Wherever the string "More" occurs in a line of these records, report that line.
Begin Records for this exercise
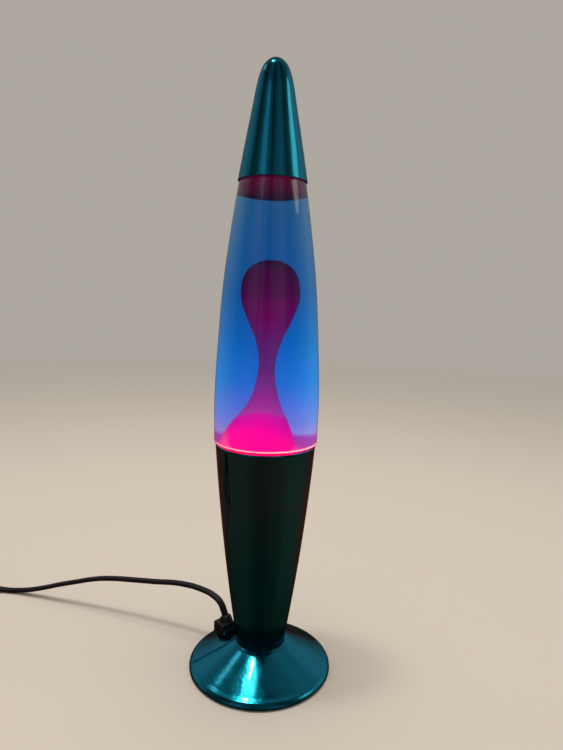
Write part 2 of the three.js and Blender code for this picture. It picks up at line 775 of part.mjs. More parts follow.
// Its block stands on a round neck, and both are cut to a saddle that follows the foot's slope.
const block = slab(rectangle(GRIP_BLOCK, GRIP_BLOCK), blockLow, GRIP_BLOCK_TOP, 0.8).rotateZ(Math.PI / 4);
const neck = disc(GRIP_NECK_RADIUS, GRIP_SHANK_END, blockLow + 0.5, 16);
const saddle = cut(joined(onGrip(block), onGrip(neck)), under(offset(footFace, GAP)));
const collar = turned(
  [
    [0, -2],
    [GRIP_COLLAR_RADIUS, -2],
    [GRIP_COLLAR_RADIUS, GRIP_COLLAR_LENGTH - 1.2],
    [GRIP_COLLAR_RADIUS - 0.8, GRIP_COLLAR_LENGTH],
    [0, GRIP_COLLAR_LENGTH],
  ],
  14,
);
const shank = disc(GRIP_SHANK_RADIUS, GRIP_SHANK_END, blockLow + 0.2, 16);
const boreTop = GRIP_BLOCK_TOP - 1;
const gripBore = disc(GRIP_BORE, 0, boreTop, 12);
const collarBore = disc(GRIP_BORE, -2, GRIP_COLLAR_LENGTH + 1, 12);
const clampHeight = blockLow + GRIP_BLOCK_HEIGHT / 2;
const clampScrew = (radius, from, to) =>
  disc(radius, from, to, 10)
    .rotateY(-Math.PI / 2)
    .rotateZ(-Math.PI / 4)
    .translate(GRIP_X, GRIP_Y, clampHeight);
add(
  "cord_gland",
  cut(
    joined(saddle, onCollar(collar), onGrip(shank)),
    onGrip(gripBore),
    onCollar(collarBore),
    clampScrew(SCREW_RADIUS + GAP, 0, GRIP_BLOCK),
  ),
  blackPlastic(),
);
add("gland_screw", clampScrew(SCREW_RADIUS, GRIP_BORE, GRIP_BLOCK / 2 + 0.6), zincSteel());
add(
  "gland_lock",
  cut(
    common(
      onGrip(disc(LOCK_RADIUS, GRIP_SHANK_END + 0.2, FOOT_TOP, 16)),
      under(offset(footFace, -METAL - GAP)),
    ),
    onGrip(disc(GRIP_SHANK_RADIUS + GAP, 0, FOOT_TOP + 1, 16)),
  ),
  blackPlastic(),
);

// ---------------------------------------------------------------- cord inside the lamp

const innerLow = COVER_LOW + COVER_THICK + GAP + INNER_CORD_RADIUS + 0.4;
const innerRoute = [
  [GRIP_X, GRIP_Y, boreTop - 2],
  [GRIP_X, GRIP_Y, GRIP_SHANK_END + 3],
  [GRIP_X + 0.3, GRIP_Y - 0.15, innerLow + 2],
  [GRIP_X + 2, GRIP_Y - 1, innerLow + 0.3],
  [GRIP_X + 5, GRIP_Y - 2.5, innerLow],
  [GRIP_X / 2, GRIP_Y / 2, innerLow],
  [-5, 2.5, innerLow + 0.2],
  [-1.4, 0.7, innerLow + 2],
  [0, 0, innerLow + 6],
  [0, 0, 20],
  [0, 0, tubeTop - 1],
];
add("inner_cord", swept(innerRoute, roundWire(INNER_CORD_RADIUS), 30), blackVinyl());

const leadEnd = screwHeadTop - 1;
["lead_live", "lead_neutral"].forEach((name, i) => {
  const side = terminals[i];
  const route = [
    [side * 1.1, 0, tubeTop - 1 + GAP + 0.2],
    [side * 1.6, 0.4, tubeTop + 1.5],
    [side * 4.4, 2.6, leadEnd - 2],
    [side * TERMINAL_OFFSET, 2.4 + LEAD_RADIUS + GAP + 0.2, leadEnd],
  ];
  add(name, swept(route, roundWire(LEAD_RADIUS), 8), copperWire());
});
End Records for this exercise
Begin Records for this exercise
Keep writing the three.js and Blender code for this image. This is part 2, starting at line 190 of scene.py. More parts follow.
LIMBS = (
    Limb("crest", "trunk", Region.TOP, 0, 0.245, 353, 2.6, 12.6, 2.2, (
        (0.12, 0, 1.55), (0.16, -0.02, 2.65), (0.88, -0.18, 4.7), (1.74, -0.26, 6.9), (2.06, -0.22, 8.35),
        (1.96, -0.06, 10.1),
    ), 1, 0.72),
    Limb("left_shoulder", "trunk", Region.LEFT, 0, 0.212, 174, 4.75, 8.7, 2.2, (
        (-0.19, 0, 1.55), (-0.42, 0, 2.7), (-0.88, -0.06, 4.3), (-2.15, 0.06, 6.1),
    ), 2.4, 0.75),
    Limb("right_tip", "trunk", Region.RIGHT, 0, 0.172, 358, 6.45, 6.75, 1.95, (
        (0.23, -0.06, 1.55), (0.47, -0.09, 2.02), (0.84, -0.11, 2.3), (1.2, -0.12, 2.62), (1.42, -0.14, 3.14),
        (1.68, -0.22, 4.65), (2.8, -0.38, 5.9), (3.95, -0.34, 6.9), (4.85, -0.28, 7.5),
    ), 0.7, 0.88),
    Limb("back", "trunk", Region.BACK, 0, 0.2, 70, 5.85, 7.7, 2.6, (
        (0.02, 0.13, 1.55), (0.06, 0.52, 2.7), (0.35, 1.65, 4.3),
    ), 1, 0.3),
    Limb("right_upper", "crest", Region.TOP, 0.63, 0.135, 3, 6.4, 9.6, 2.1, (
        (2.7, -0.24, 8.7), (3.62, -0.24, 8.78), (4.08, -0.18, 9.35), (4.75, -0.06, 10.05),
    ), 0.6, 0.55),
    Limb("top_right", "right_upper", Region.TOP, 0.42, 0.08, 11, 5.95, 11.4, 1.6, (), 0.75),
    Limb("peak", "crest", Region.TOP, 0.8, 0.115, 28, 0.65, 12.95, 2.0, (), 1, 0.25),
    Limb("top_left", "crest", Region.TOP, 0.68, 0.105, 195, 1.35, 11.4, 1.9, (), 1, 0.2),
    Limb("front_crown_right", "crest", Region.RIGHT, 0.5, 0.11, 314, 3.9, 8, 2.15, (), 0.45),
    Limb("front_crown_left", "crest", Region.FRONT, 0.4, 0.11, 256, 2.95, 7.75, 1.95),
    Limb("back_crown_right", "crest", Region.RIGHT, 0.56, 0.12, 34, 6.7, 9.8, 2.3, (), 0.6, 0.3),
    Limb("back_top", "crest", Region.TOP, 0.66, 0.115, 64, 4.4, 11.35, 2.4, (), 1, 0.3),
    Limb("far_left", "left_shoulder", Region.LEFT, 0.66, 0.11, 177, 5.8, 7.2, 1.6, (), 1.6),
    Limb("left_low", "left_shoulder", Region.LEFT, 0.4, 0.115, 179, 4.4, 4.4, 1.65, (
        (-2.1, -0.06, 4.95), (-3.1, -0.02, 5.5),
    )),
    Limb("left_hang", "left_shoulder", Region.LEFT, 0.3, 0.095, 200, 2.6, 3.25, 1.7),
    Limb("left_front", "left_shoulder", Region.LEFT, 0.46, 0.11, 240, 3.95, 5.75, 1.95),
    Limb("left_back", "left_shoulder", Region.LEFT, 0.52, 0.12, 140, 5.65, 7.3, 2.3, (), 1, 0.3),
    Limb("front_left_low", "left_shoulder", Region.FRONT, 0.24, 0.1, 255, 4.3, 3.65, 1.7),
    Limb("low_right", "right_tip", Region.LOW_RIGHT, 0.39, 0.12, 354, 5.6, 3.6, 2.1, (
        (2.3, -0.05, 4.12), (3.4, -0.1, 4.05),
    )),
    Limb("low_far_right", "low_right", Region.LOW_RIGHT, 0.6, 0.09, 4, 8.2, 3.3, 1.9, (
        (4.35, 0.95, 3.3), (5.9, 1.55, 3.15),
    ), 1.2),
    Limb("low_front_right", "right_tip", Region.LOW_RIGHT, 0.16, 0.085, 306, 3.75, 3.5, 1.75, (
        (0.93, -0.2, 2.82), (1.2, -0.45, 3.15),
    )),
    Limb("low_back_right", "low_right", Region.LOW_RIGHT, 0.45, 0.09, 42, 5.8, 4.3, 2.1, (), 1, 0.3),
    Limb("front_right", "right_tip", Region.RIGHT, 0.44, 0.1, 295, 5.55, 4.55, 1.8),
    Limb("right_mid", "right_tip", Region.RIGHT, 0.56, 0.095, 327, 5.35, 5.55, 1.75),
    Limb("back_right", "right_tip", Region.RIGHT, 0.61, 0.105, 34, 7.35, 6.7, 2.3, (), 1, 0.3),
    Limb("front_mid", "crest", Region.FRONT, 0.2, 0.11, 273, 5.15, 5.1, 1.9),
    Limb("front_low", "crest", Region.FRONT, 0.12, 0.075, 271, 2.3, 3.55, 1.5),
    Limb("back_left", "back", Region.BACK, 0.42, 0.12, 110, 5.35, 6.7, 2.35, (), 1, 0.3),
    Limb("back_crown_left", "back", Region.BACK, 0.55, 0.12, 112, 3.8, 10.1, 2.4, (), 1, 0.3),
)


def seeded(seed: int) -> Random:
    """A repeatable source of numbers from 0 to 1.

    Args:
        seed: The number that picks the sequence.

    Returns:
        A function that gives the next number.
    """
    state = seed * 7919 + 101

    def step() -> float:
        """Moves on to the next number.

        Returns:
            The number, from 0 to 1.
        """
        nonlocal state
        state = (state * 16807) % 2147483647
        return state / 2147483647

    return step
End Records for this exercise
The output:
Write part 2 of the three.js and Blender code for this picture. It picks up at line 775 of part.mjs. More parts follow.
Keep writing the three.js and Blender code for this image. This is part 2, starting at line 190 of scene.py. More parts follow.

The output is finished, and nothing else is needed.